Further to last week’s post about the pevasive nature of spreadsheets in the city, in what spare time I used to have, I have been wrestling with “S104 – Introduction to Science” for the Open University.
I used to really enjoy science at School – well, some of it – well, Physics. In part I put that down to some excellent teachers – specifically Malcom Ruckledge and Lawrie Prescott – both of whom were inspirational in their own ways.
The other part is probably down to Ernest Rutherford who, in 1962, famously said “All science is either physics or stamp collecting.”.
Well I guess I was fortunate at school in that I studied ‘Nuffield’ physics up to ‘A’ Level. Nuffield teaches the principles of how things happen/work rather than requiring the memorising of equations. Indeed all the relevant equations were printed on the front cover of the exam sheets, one simply (or not so simply) had to apply the appropriate equations.

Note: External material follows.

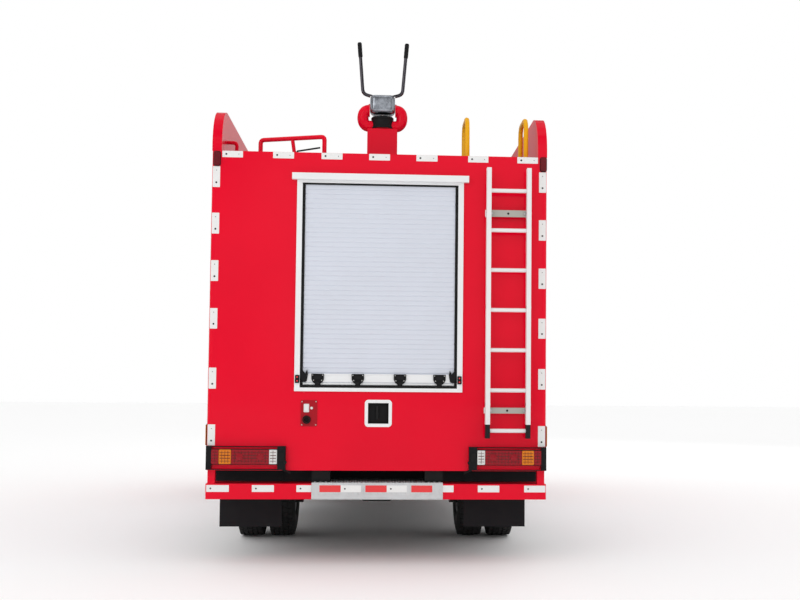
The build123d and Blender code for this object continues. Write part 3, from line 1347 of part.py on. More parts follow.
def hinge_y(outline):
    """The Y of a door's hinge axis, midway across the gap at its front edge."""
    return CAB_FRONT_Y - outline[0][0] + DOOR_GAP / 2


def hinge_x(side):
    return side * (CAB_HALF + DOOR_HINGE_OUT)


with BuildPart() as cab_shell:
    add(shell_solid)
    add(screen_prism(0), mode=Mode.SUBTRACT)
    for _, side, outline, _ in DOORS:
        add(side_prism(outline, DOOR_GAP, side), mode=Mode.SUBTRACT)
    # fascia below the windscreen, down in front of the frame
    with BuildSketch(Plane.XY.offset(FASCIA_Z)) as fascia:
        with Locations((0, (CAB_FRONT_Y + CAB_REAR_Y) / 2)):
            Rectangle(2 * CAB_HALF, CAB_LENGTH)
        fillet(fascia.vertices().group_by(Axis.Y)[-1], CAB_CORNER_R)
        offset(amount=-FASCIA_THICK, mode=Mode.SUBTRACT)
        with Locations((0, CAB_REAR_Y - 260)):
            Rectangle(3 * CAB_HALF, 2 * CAB_LENGTH, mode=Mode.SUBTRACT)
    extrude(amount=CAB_FLOOR_Z - FASCIA_Z)
    for side in (-1, 1):
        # tilt lugs
        with BuildSketch(Plane.YZ.offset(side * (FRAME_HALF + 10))):
            with Locations((TILT_Y, TILT_Z)):
                Circle(35)
            with Locations((TILT_Y, (TILT_Z + CAB_FLOOR_Z) / 2)):
                Rectangle(70, CAB_FLOOR_Z - TILT_Z)
            with Locations((TILT_Y, TILT_Z)):
                Circle(TILT_PIN_R + PIN_GAP, mode=Mode.SUBTRACT)
        extrude(amount=side * 30)
    for _, side, outline, _ in DOORS:
        # hinge leaves on the pillar, one under each door barrel, with its pin standing up
        axis_y = hinge_y(outline)
        for z in HINGE_HEIGHTS:
            leaf_z = (z - HINGE_BARREL_HALF - 21, z - HINGE_BARREL_HALF - 1)
            with Locations((hinge_x(side), axis_y, sum(leaf_z) / 2)):
                Cylinder(HINGE_BARREL_R, 20)
            span_box(mirrored(side, CAB_HALF, CAB_HALF + DOOR_HINGE_OUT), (axis_y, axis_y + 40), leaf_z)
            with Locations((hinge_x(side), axis_y, z - 3)):
                Cylinder(HINGE_PIN_R, 2 * HINGE_BARREL_HALF)
cab_shell.part.label = "cab_shell"

door_parts = {}
for name, side, outline, window in DOORS:
    with BuildPart() as door:
        add(door_skin)
        add(side_prism(outline, 0, side), mode=Mode.INTERSECT)
        add(side_prism(window, 0, side, 40), mode=Mode.SUBTRACT)
        axis_y = hinge_y(outline)
        for z in HINGE_HEIGHTS:
            with Locations((hinge_x(side), axis_y, z)):
                Cylinder(HINGE_BARREL_R, 2 * HINGE_BARREL_HALF)
            span_box(
                mirrored(side, CAB_HALF, CAB_HALF + DOOR_HINGE_OUT),
                (axis_y - 45, axis_y),
                (z - HINGE_BARREL_HALF, z + HINGE_BARREL_HALF),
            )
            with Locations((hinge_x(side), axis_y, z)):
                Cylinder(HINGE_PIN_R + PIN_GAP, 2 * HINGE_BARREL_HALF + 2, mode=Mode.SUBTRACT)
        rear_edge = CAB_FRONT_Y - max(back for back, _ in outline)
        span_box(
            mirrored(side, CAB_HALF, CAB_HALF + 28),
            (rear_edge + 60, rear_edge + 210),
            (1560, 1595),
        )
    door_parts[f"door_{name}"] = door.part
    with BuildPart() as pane:
        add(glass_skin)
        add(side_prism(window, -SEAT_GAP, side, 40), mode=Mode.INTERSECT)
    door_parts[f"door_glass_{name}"] = pane.part

with BuildPart() as windscreen:
    add(glass_skin)
    add(screen_prism(-SEAT_GAP), mode=Mode.INTERSECT)
windscreen.part.label = "windscreen"

# Seats: two in front and a bench behind, each a cushion with a raked back
CAB_FLOOR_TOP = CAB_FLOOR_Z + CAB_WALL
SEAT_OUT = CAB_HALF - 210
SEAT_IN = CAB_HALF - 770
BENCH_HALF = CAB_HALF - 150
# seats: left X, right X, Y of the cushion's front edge behind the cab's face
SEATS = (
    (-SEAT_OUT, -SEAT_IN, 820),
    (SEAT_IN, SEAT_OUT, 820),
    (-BENCH_HALF, BENCH_HALF, CAB_LENGTH - 880),
)
with BuildPart() as cab_seats:
    for x_left, x_right, front_back in SEATS:
        front_y = CAB_FRONT_Y - front_back
        with BuildSketch(Plane.YZ.offset(x_left)):
            with BuildLine():
                Polyline(
                    (front_y - 60, CAB_FLOOR_TOP),
                    (front_y - 60, CAB_FLOOR_TOP + 250),
                    (front_y, CAB_FLOOR_TOP + 290),
                    (front_y, CAB_FLOOR_TOP + 400),
                    (front_y - 440, CAB_FLOOR_TOP + 380),
                    (front_y - 560, CAB_FLOOR_TOP + 1060),
                    (front_y - 640, CAB_FLOOR_TOP + 1060),
                    (front_y - 560, CAB_FLOOR_TOP + 260),
                    (front_y - 480, CAB_FLOOR_TOP + 240),
                    (front_y - 480, CAB_FLOOR_TOP),
                    close=True,
                )
            make_face()
        extrude(amount=x_right - x_left)
cab_seats.part.label = "cab_seats"

# Dashboard with the steering column
DASH_DEPTH = 330
COLUMN_X = -700
WHEEL_CENTRE = (COLUMN_X, CAB_FRONT_Y - 640, CAB_FLOOR_TOP + 790)
COLUMN_LEAN = 35  # the column's rake from upright, in degrees
column_dir = Vector(0, -sin(radians(COLUMN_LEAN)), cos(radians(COLUMN_LEAN)))
column_foot = Vector(*WHEEL_CENTRE) - column_dir * 420
column_top = Vector(*WHEEL_CENTRE) - column_dir * 22
with BuildPart() as dashboard:
    with BuildSketch(Plane.YZ.offset(-(CAB_HALF - CAB_WALL - CAB_CORNER_R))):
        with BuildLine():
            Polyline(
                (CAB_FRONT_Y - CAB_WALL, CAB_FLOOR_TOP + 250),
                (CAB_FRONT_Y - CAB_WALL, SCREEN_BASE_Z - 20),
                (CAB_FRONT_Y - CAB_WALL - DASH_DEPTH, SCREEN_BASE_Z + 20),
                (CAB_FRONT_Y - CAB_WALL - DASH_DEPTH, SCREEN_BASE_Z - 150),
                (CAB_FRONT_Y - CAB_WALL - 200, CAB_FLOOR_TOP + 250),
                close=True,
            )
        make_face()
    extrude(amount=2 * (CAB_HALF - CAB_WALL - CAB_CORNER_R))
    rod(column_foot, column_top, 45)
    rod(column_top, (Vector(*WHEEL_CENTRE) + column_dir * 10), 12)
dashboard.part.label = "dashboard"

# Steering wheel
WHEEL_RING_R = 225
WHEEL_GRIP_R = 15
with BuildPart() as steering_wheel:
    wheel_face = Plane(origin=WHEEL_CENTRE, x_dir=(1, 0, 0), z_dir=column_dir)
    with BuildSketch(wheel_face) as rim_face:
        RegularPolygon(WHEEL_RING_R + WHEEL_GRIP_R, 32)
        RegularPolygon(WHEEL_RING_R - WHEEL_GRIP_R, 32, mode=Mode.SUBTRACT)
    extrude(rim_face.sketch, amount=WHEEL_GRIP_R - 3, both=True)
    chamfer(steering_wheel.edges().filter_by(GeomType.LINE).group_by(Axis(WHEEL_CENTRE, column_dir))[-1], 7)
    with BuildSketch(wheel_face) as hub:
        Circle(45)
        for turn in (-90, 30, 150):
            with Locations(Location((0, 0), turn)):
                with Locations((WHEEL_RING_R / 2, 0)):
                    Rectangle(WHEEL_RING_R, 26)
        Circle(12 + PIN_GAP, mode=Mode.SUBTRACT)
    extrude(hub.sketch, amount=14)
    extrude(hub.sketch, amount=-8)
    with BuildSketch(wheel_face.offset(14)) as cap:
        Circle(45)
    extrude(cap.sketch, amount=5)
steering_wheel.part.label = "steering_wheel"

# Mirrors on arms from the front pillars
MIRROR_X = (CAB_HALF + 50, CAB_HALF + 250)
MIRROR_Y = CAB_FRONT_Y - 150
with BuildPart() as cab_mirrors:
    for side in (-1, 1):
        for z in (1980, 2340):
            rod((side * (CAB_HALF - CAB_WALL), MIRROR_Y, z), (side * (MIRROR_X[0] + MIRROR_X[1]) / 2, MIRROR_Y, z), 14)
        span_box(mirrored(side, *MIRROR_X), (MIRROR_Y - 30, MIRROR_Y + 45), (1900, 2420))
    add(outer_block, mode=Mode.SUBTRACT)
cab_mirrors.part.label = "cab_mirrors"

# Grille on the cab's face
GRILLE_HALF = 700
GRILLE_Z = (1180, 1560)
GRILLE_SLATS = round((GRILLE_Z[1] - GRILLE_Z[0]) / 76)
with BuildPart() as grille:
    span_box((-GRILLE_HALF, GRILLE_HALF), (CAB_FRONT_Y, CAB_FRONT_Y + 12), GRILLE_Z)
    slat_pitch = (GRILLE_Z[1] - GRILLE_Z[0]) / GRILLE_SLATS
    for index in range(GRILLE_SLATS):
        z = GRILLE_Z[0] + (index + 0.5) * slat_pitch
        span_box(
            (-GRILLE_HALF + 30, GRILLE_HALF - 30),
            (CAB_FRONT_Y + 12, CAB_FRONT_Y + 32),
            (z - 22, z + 22),
        )
grille.part.label = "grille"

# Light bar on the cab's roof
BAR_HALF = 800
BAR_BACK = 900
with BuildPart() as light_bar:
    bar_y = CAB_FRONT_Y - BAR_BACK
    with BuildSketch(Plane.YZ.offset(-BAR_HALF)):
        with BuildLine():
            Polyline(
                (bar_y - 150, CAB_ROOF_Z + 30),
                (bar_y + 150, CAB_ROOF_Z + 30),
                (bar_y + 150, CAB_ROOF_Z + 90),
                (bar_y + 100, CAB_ROOF_Z + 150),
                (bar_y - 100, CAB_ROOF_Z + 150),
                (bar_y - 150, CAB_ROOF_Z + 90),
                close=True,
            )
        make_face()
    extrude(amount=2 * BAR_HALF)
    for side in (-1, 1):
        span_box(
            mirrored(side, 500, 600),
            (bar_y - 100, bar_y + 100),
            (CAB_ROOF_Z, CAB_ROOF_Z + 30),
        )
light_bar.part.label = "light_bar"

for piece in (
    frame_rails,
    leaf_springs,
    front_axle,
    rear_axle,
    engine,
    prop_shaft,
    fuel_tank,
    body_floor,
    side_walls,
    rear_wall,
    front_wall,
    roof_deck,
    roof_fairings,
    rear_shutter_frame,
    rear_shutter,
    side_shutter_frames,
    side_shutters,
    side_guards,
    rear_bumper,
    rear_step,
    tail_lamps,
    mud_flaps,
    rear_ladder,
    rear_hatch,
    charging_panel,
    roof_rail,
    roof_hoops,
    monitor_pedestal,
    monitor_turret,
    monitor_barrel,
    monitor_handles,
    front_bumper,
    headlamps,
    cab_steps,
    cab_shell,
    windscreen,
    cab_seats,
    dashboard,
    steering_wheel,
    cab_mirrors,
    grille,
    light_bar,
):
    export_step(piece.part, f"parts/{piece.part.label}.step")

for name, solid in (wheel_parts | door_parts).items():
    solid.label = name
    export_step(solid, f"parts/{name}.step")
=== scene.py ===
# Looks of the foam fire truck: finishes, road tread, slats, reflectors, lamps and trim.
# Metres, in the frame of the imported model: +X right, +Y front, +Z up, origin on the ground.
import json
import math

import bmesh
import bpy
from mathutils import Matrix, Vector


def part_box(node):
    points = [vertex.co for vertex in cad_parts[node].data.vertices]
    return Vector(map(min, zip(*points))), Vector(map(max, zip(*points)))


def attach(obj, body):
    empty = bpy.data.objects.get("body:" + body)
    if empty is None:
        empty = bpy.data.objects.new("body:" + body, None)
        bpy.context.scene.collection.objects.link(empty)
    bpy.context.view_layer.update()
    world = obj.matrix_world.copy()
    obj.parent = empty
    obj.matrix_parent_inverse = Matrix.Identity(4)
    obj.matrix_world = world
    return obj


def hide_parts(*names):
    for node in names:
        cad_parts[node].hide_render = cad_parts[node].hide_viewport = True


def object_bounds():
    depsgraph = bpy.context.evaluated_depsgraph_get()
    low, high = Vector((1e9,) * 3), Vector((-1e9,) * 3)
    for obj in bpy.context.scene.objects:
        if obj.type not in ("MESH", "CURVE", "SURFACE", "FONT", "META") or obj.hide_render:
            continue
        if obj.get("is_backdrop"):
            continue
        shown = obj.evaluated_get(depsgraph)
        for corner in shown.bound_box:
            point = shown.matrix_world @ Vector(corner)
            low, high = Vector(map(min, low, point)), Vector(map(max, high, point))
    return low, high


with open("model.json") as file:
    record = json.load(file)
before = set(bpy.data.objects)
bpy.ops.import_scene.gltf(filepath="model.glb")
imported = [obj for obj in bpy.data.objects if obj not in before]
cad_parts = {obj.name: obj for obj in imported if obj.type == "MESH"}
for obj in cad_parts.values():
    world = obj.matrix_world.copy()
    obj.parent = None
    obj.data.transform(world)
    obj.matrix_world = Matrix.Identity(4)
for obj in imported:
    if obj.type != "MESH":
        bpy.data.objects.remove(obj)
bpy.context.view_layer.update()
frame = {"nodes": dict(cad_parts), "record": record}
nodes = frame["nodes"]

# Places taken over from the CAD
TAIL_Y = -3.744
NOSE_Y = 3.856
REAR_AXLE_Y = TAIL_Y + 1.75
FRONT_AXLE_Y = REAR_AXLE_Y + 4.5
CAB_Y = NOSE_Y - 0.06
CAB_HALF = 1.2
BODY_HALF = 1.25
DECK_TOP = 3.04
TYRE_R = 0.485
MONITOR = Vector((0.007, TAIL_Y + 0.62, 3.556))  # where the monitor's two axes cross

# Ways that a detail faces
BACK, AHEAD, UP = (0, -1, 0), (0, 1, 0), (0, 0, 1)


# Materials


def plug(tree, value, socket):
    """Links an output to a socket, or sets the socket's own value."""
    if isinstance(value, bpy.types.NodeSocket):
        tree.links.new(value, socket)
    else:
        socket.default_value = value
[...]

That learning has stood me in reasonably good stead, I understand the principles, if not the detail.
Until now, and the OU.
I now find myself presented with impenetrable equations, and trying to remember the rules of numbers of significant figures and decimal places. I have resigned myself that I want to know the ‘how and why’ much more than the ‘how much’.
For example I’m really interested in the whole subject of plate tectonics, continental drift and all that.
But do I really need to know that (Geographically at least) Europe and the United States are drifting apart at a rate of 1 centimetre a year?